Some users have developed a perception that stainless steel adjustment screws inserted into brass collets is the best (Figure 5). In this case, we should ask ourselves if it is worth sacrificing thermal performance for an adjustment that feels good. Brass and steel have largely different coefficients of thermal expansion. Therefore, in applications where thermal stability is important, this may be a source of frustration, as the optics move with every temperature fluctuation.
Figure 5. The mount on the left has brass collets, while that on the right does not. The brass collets allow the user to select a variety of drive types. On the other hand, adjustment screws inserted directly into the mount provide the highest thermal stability.
If this is a concern, it may be better to consider optical mounts with stainless steel screws inserted directly into the stainless steel mounts. Certain types of brass collets can be used in the design of a thermally stable optical mount. However, for the optical mount to be truly stable when using brass collets, it is recommended that thermal analysis of the design be performed, followed by extensive thermal cycling tests in a strictly controlled environment.

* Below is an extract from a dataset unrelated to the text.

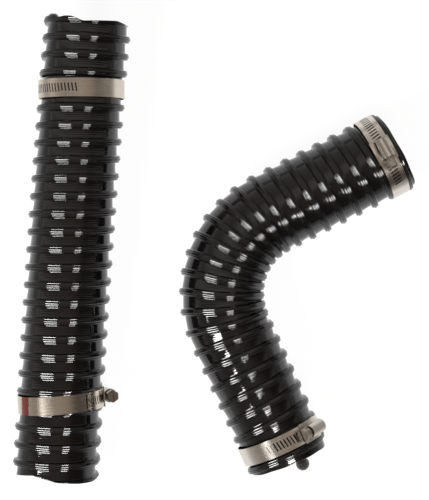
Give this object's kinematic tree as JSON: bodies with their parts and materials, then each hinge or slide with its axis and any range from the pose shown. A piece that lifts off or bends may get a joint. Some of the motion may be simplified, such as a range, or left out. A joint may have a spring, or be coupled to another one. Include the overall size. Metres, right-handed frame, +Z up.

There are many performance factors to consider when selecting the best optical mount and mounting hardware. Thermal stability, vibration immunity and choice of materials each has a role in performance, depending on the needs of the user. In general, when the budget allows, one should consider matching the materials of each component. If the optical assemblies are fastened to a stainless steel tabletop, it is best to use stainless steel mounts and mounting components, including bases, clamps, posts and pedestals. When the budget is slim or alignment performance is less critical, one can select other materials, such as aluminum, polymer composites and zinc. But these materials may compromise performance.
For best results in system performance and budget, rely on selecting mounts from companies that analyze optical mount designs during product development, verify them through extensive testing and provide performance data.